In some cases, complementary therapies may help the condition completely to full recovery, but in my case, even my GP could not diagnose my condition. He thought I was having a heart attack because I couldn't breathe and that was how I found myself in the Accidents & Emergency department where, a bright young doctor, after numerous tests, decided there was nothing wrong with my heart, and listened to me when I asked her questions about why my tummy was so swollen. After ordering X-rays for my tummy, it was obvious why I couldn't breathe. There was a massive tumour pushing up around my heart, lungs and diaphragm – the rest is history, but had it not been for her quick thinking, I would not be sitting at my computer writing this article eight months later.
Lessons of Love
By far the most important lesson I learned during my illness (and there were many of them) was to allow myself to receive all the love and good wishes for my well-being which flowed towards me in a never-ending stream. It was quite amazing and overwhelming for me to discover just how many people loved me, respected me, or simply wanted to share in my healing journey. I was even told of a therapist I knew only slightly and who lived in New York, arranging prayer meetings for me! I felt most humbled by this outpouring of love. When you are a therapist, it is much easier to give than to receive. I now receive willingly and with gratitude, but it took a crisis of this nature to really understand and experience the immense generosity of people, some of whom I barely knew. I was so fortunate too, to have the wonderful support of my children, daughter-in-law, relatives and numerous friends. They washed my clothes, made me chicken soup, gave me books and sent me cards. I had so many visitors that the nurses were anxious I wasn't getting sufficient rest. And the phone rang, 'off the hook'.
My elder daughter who lives in Washington DC flew over for just four days to see me. My brother came from Australia (I hadn't seen him for eight years) and my sister from California. Perhaps they all thought I would die, but I knew I wasn't ready for the 'Grim Reaper' yet.
I was recently recounting this experience to a friend's partner. He had tears in his eyes. He told me that he was so moved to hear that even though I was going through so much trauma I could still see that I had received such blessings. His comments reminded me of the Buddhist analogy of the lotus plant which grows in deep mud, yet produces such a beautiful flower. We all have the potential to discover our spiritual side and inner beauty. We just need to be willing to make the journey.
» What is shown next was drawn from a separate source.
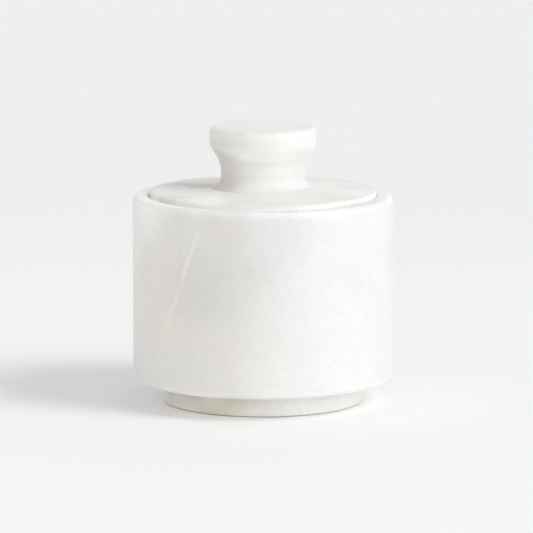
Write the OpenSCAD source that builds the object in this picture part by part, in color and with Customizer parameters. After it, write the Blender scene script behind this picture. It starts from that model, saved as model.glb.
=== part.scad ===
// Lidded salt cellar in white marble: a straight, thick-walled jar on a smaller foot, and a lid
// with a flared knob that drops into the jar's mouth. Millimetres, +Z up, with the origin on the
// table under the middle of the foot. Everything but the four pads is turned about the Z axis.

/* [Jar] */
// Outside diameter of the jar
jar_d = 95; // [80:1:130]
// Height of the jar, from its underside to its rim
jar_h = 67.7; // [50:0.1:100]
// Thickness of the rim beside the lid
rim_t = 5.7; // [4:0.1:9]
// Width of the ledge that the lid sits on
ledge_w = 4.8; // [3:0.1:8]
// Thickness of the stone under the bowl
floor_t = 10; // [6:0.5:16]
// Radius of the cove between the bowl's wall and its floor
bowl_cove = 8; // [2:0.5:14]
// Radius of the jar's lower outside edge
jar_edge = 2.2; // [0.5:0.1:5]
// Radius of the rim's outside edge
rim_edge = 2.2; // [0.5:0.1:2.5]
// Radius of the rim's inside edge
mouth_edge = 0.4; // [0.3:0.1:1.4]

/* [Foot] */
// How far the foot stands back from the jar's wall
foot_inset = 10.9; // [4:0.1:20]
// Height of the foot
foot_h = 8.1; // [4:0.1:16]
// Radius of the foot's lower edge
foot_edge = 0.4; // [0.3:0.1:2]
// Diameter of the boss that centres the foot in the jar's underside
foot_boss_d = 44; // [20:1:48]
// Height of that boss
foot_boss_h = 2.4; // [1:0.1:3]

/* [Pads] */
// Number of pads under the foot
pad_count = 4; // [3:1:6]
// Diameter of a pad
pad_d = 10; // [6:0.5:12]
// Thickness of a pad
pad_t = 1.6; // [1:0.1:2.5]
// How far a pad stands out of the foot
pad_proud = 0.2; // [0.2:0.1:0.8]
// Distance from the foot's edge to the middle of a pad
pad_inset = 9; // [7.5:0.5:12]

/* [Lid] */
// Thickness of the lid at its edge
lid_t = 8; // [6:0.1:12]
// How far the lid's edge stands above the rim
lid_proud = 1.6; // [0:0.1:3]
// Rise of the lid's dome from its edge to its middle
lid_crown = 1.5; // [0.5:0.1:4]
// Radius of the lid's upper edge
lid_edge = 1.1; // [0.3:0.1:2.5]
// Height of the boss under the lid, which keeps it centred in the bowl
lid_boss_h = 3; // [1:0.1:6]

/* [Knob] */
// Diameter of the knob at its widest
knob_d = 39; // [32:0.1:56]
// Height of the knob
knob_h = 22.9; // [20:0.1:34]
// Diameter of the knob where it meets the lid
knob_base_d = 38.4; // [32:0.1:44]
// Diameter of the knob's waist
waist_d = 30.3; // [20:0.1:31]
// Height of the waist above the lid
waist_h = 4.3; // [3:0.1:7]
// Height above the waist at which the knob is first at its widest
flare_h = 12.6; // [8:0.1:13]
// Radius of the knob's upper edge
knob_edge = 2.5; // [0.5:0.1:4]
// Rise of the knob's top from its edge to its middle
knob_crown = 0.4; // [0.1:0.1:2]

/* [Pin] */
// Diameter of the pin that holds the knob to the lid
pin_d = 6; // [4:0.5:8]
// Length of pin inside the lid
pin_in_lid = 8; // [4:0.5:8]
// Length of pin inside the knob
pin_in_knob = 10; // [6:0.5:14]

/* [Clearances] */
// Gap all round between the lid and the rim
lid_gap = 0.3; // [0.3:0.1:2.5]
// Gap all round between the lid's boss and the bowl
boss_gap = 0.6; // [0.3:0.1:1.5]
// Gap under the lid, over its ledge
seat_gap = 0.2; // [0.1:0.05:0.4]
// Gap round a bonded boss, pin or pad
bond_gap = 0.1; // [0.05:0.05:0.2]
// Gap past the end of a bonded boss or pin
end_gap = 0.4; // [0.2:0.1:1]

/* [Hidden] */
pad_names = [for (i = [1:pad_count]) str("foot_pad_", i)];

// Sides of a round, steps along an arc of an outline, and the overrun of every cut
round_sides = 96;
arc_steps = 8;
overrun = 1;

// Small bevels: at the ledge's inner corner, under the lid's boss, and at the pin's ends
ledge_bevel = 0.5;
boss_bevel = 0.8;
pin_bevel = 0.6;

// Height of the thin upright edge round the knob's base
root_lip = 0.15;

// Share of the knob's flare that curves outward before it turns back to upright
flare_share = 0.77;

// First pad's direction from the middle, in degrees, and the angle between two pads
pad_turn = 45;
pad_step = 360 / pad_count;

// Heights, counted from the table
foot_z = pad_proud;
jar_z = foot_z + foot_h;
rim_z = jar_z + jar_h;
seat_z = rim_z + lid_proud - lid_t - seat_gap;
bowl_z = jar_z + floor_t;
lid_z = seat_z + seat_gap;
lid_edge_z = lid_z + lid_t;

// Radii, counted from the outside in
jar_r = jar_d / 2;
mouth_r = jar_r - rim_t;
bowl_r = mouth_r - ledge_w;
foot_r = jar_r - foot_inset;
foot_boss_r = foot_boss_d / 2;
lid_r = mouth_r - lid_gap;
lid_boss_r = bowl_r - boss_gap;
pad_r = pad_d / 2;
pad_place_r = foot_r - pad_inset;
pin_r = pin_d / 2;

// Height of a dome over its edge, at radius r, and the points of its outline from its edge
// in to radius inner_r. A dome is part of a ball that rises by crown between edge and middle.
function dome_rise(r, edge_r, crown) =
    let (ball_r = (edge_r ^ 2 + crown ^ 2) / (2 * crown)) sqrt(ball_r ^ 2 - r ^ 2) - ball_r + crown;
function dome(edge_r, inner_r, edge_z, crown) =
    [for (i = [1:arc_steps]) let (r = edge_r + (inner_r - edge_r) * i / arc_steps)
        [r, edge_z + dome_rise(r, edge_r, crown)]];

// The lid's dome, the knob's radii, and the height of the flat that the knob stands on
dome_edge_r = lid_r - lid_edge;
knob_r = knob_d / 2;
knob_base_r = knob_base_d / 2;
waist_r = waist_d / 2;
knob_z = lid_edge_z + dome_rise(knob_base_r, dome_edge_r, lid_crown);

// The knob's flare is two arcs, which meet on a slope and are upright at their other ends. Their
// radii add up to that of one arc that starts upright and leans out by the flare's width over
// its height, which turns through flare_angle.
flare_angle = 2 * atan((knob_r - waist_r) / flare_h);
flare_arcs_r = flare_h / sin(flare_angle);
cove_r = flare_share * flare_arcs_r;
swell_r = (1 - flare_share) * flare_arcs_r;

// The knob's root is a quarter of an ellipse: level where it leaves the thin edge round the
// base, and upright where it reaches the waist
root = [for (i = [0:arc_steps]) let (a = 90 * i / arc_steps)
    [knob_base_r - (knob_base_r - waist_r) * sin(a), knob_z + waist_h - (waist_h - root_lip) * cos(a)]];

// Points of an outline along an arc about [x, z], from one angle to another
function arc(x, z, r, from, to) =
    [for (i = [0:arc_steps]) let (a = from + (to - from) * i / arc_steps) [x + r * cos(a), z + r * sin(a)]];

module turned(outline) {
    rotate_extrude($fn = round_sides)
        polygon(outline);
}

module round_cut(r, low_z, high_z) {
    translate([0, 0, low_z])
        cylinder(r = r, h = high_z - low_z, $fn = round_sides);
}

// The jar: a thick wall with a ledge inside the rim for the lid, and a shallow socket
// in the underside that the foot's boss is bonded into
module jar_body() {
    color("whitesmoke")
        difference() {
            turned(concat(
                [[0, jar_z]],
                arc(jar_r - jar_edge, jar_z + jar_edge, jar_edge, -90, 0),
                arc(jar_r - rim_edge, rim_z - rim_edge, rim_edge, 0, 90),
                arc(mouth_r + mouth_edge, rim_z - mouth_edge, mouth_edge, 90, 180),
                [[mouth_r, seat_z], [bowl_r + ledge_bevel, seat_z], [bowl_r, seat_z - ledge_bevel]],
                arc(bowl_r - bowl_cove, bowl_z + bowl_cove, bowl_cove, 0, -90),
                [[0, bowl_z]]
            ));
            round_cut(foot_boss_r + bond_gap, jar_z - overrun, jar_z + foot_boss_h + end_gap);
        }
}

// The foot: a thick disc with a boss on top that centres it, and a counterbore for each pad
module foot_disc() {
    color("linen")
        difference() {
            turned(concat(
                [[0, foot_z]],
                arc(foot_r - foot_edge, foot_z + foot_edge, foot_edge, -90, 0),
                [[foot_r, jar_z], [foot_boss_r, jar_z], [foot_boss_r, jar_z + foot_boss_h], [0, jar_z + foot_boss_h]]
            ));
            for (i = [1:pad_count])
                at_pad(i)
                    round_cut(pad_r + bond_gap, -overrun, pad_t);
        }
}

module at_pad(i) {
    turn = pad_turn + pad_step * (i - 1);
    translate([pad_place_r * cos(turn), pad_place_r * sin(turn), 0])
        children();
}

// One round pad, bonded into its counterbore and standing a little out of the foot
module foot_pad(i) {
    color("gainsboro")
        at_pad(i)
            cylinder(r = pad_r, h = pad_t, $fn = round_sides);
}

// The lid: a thick plate that drops into the mouth, gently domed round a flat for the knob,
// with a boss below that keeps it centred and a blind hole for the pin
module lid_plate() {
    color("white")
        difference() {
            turned(concat(
                [[0, lid_z - lid_boss_h], [lid_boss_r - boss_bevel, lid_z - lid_boss_h]],
                [[lid_boss_r, lid_z - lid_boss_h + boss_bevel], [lid_boss_r, lid_z], [lid_r, lid_z]],
                arc(lid_r - lid_edge, lid_edge_z - lid_edge, lid_edge, 0, 90),
                dome(dome_edge_r, knob_base_r, lid_edge_z, lid_crown),
                [[0, knob_z]]
            ));
            round_cut(pin_r + bond_gap, knob_z - pin_in_lid - end_gap, knob_z + overrun);
        }
}

// The knob: a waist close to the lid, a flare up to an upright band, and a nearly flat top
module lid_knob() {
    top_z = knob_z + knob_h;
    wide_z = knob_z + waist_h + flare_h;
    band_z = top_z - knob_crown - knob_edge;
    color("ghostwhite")
        difference() {
            turned(concat(
                [[0, knob_z], [knob_base_r, knob_z]],
                root,
                arc(waist_r + cove_r, knob_z + waist_h, cove_r, 180, 180 - flare_angle),
                arc(knob_r - swell_r, wide_z, swell_r, -flare_angle, 0),
                arc(knob_r - knob_edge, band_z, knob_edge, 0, 90),
                dome(knob_r - knob_edge, 0, top_z - knob_crown, knob_crown)
            ));
            round_cut(pin_r + bond_gap, knob_z - overrun, knob_z + pin_in_knob + end_gap);
        }
}

// The steel pin that centres the knob and ties it to the lid
module knob_pin() {
    low_z = knob_z - pin_in_lid;
    high_z = knob_z + pin_in_knob;
    color("silver")
        turned([
            [0, low_z], [pin_r - pin_bevel, low_z], [pin_r, low_z + pin_bevel],
            [pin_r, high_z - pin_bevel], [pin_r - pin_bevel, high_z], [0, high_z]
        ]);
}

jar_body();
foot_disc();
for (i = [1:pad_count]) foot_pad(i);
lid_plate();
lid_knob();
knob_pin();
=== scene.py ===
"""A lidded salt cellar turned from white marble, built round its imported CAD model. Metres, +Z up,
the table at Z = 0 and the cellar's axis on the Z axis."""

import math

import bpy
import numpy as np
from mathutils import Matrix, Vector


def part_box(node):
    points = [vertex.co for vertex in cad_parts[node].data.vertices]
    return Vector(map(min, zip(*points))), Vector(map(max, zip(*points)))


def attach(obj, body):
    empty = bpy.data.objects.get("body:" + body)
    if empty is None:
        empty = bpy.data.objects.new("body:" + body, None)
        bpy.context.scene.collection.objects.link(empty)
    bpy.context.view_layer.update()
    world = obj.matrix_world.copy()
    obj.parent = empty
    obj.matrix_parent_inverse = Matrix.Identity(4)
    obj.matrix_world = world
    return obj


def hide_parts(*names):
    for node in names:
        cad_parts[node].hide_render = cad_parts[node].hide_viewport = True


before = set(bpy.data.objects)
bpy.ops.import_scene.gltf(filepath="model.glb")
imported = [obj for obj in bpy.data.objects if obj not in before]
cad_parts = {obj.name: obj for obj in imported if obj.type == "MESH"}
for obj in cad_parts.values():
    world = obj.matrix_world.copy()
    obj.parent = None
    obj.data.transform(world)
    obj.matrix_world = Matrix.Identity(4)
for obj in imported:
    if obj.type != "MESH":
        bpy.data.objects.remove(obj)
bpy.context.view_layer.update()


# The foot. A thick marble disc, smaller than the jar, which carries it clear of the table. It is
# turned from the same stone, honed on its edge and left as sawn below, and a boss on top of it is
# bonded into the jar's underside. Its stone is warmer and paler than the jar's: partly its own
# tone, partly painted light that lifts the shade under the jar's overhang.

foot_edge = 0.0004
foot_top_edge = 0.0004
foot_boss_r = 0.022
sawn_inset = 0.004


def turned_size(node):
    """Greatest radius from the Z axis, lowest and highest Z of a CAD node, in metres."""
    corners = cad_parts[node].data.vertices
    co = np.empty(len(corners) * 3)
    corners.foreach_get("co", co)
    x, y, z = co.reshape(-1, 3).T
    return float(np.hypot(x, y).max()), float(z.min()), float(z.max())


def bend(r, z, radius, start, end, steps=8):
    """Outline points on an arc about (r, z), between two angles in degrees: radius times the
    cosine of an angle is added to r, and radius times its sine to z."""
    a = np.radians(np.linspace(start, end, steps + 1))
    return np.column_stack([r + radius * np.cos(a), z + radius * np.sin(a)])


def filled(outline, longest):
    """The outline with points added evenly along each stretch, so that the way from one point to
    the next is never over `longest`."""
    ends = np.hypot(*np.diff(outline, axis=0).T)
    counts = np.maximum(1, np.ceil(ends / longest)).astype(int)
    stretch = np.repeat(np.arange(len(counts)), counts)
    first = np.repeat(np.cumsum(counts) - counts, counts)
    along = (np.arange(counts.sum()) - first) / counts[stretch]
    points = outline[stretch] + along[:, None] * (outline[stretch + 1] - outline[stretch])
    return np.vstack([points, outline[-1:]])


def hand_finish(points, depth, seed, waves=12, shortest=0.009, longest=0.040):
    """The slow unevenness that grinding by hand leaves, at each point: depth times the mean of
    some sine waves in space. Each is the sine of 2 pi times the way along its direction over its
    length, plus its phase, and its direction, length and phase are drawn from the seed."""
    draw = np.random.default_rng(seed)
    direction = draw.normal(size=(waves, 3))
    direction /= np.linalg.norm(direction, axis=1)[:, None]
    number = 2 * np.pi / draw.uniform(shortest, longest, waves)
    phase = draw.uniform(0, 2 * np.pi, waves)
    return depth * np.sin(points @ (direction * number[:, None]).T + phase).mean(axis=1)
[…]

Beyond Chemotherapy Flower Essences will not be available until the summer.
Nola Cross said..
This article was very helpful to me. I just learned today that I will need chemo followup to a total hysterectomy for cancer. Like the author, I have always thought that I would never poison myself with chemicals. Now I realize how important it is for me to change my view of the process and welcome it as a healing agent. I was glad to read of her process. I will incorporate many of her suggestions. Peace and blessings to you.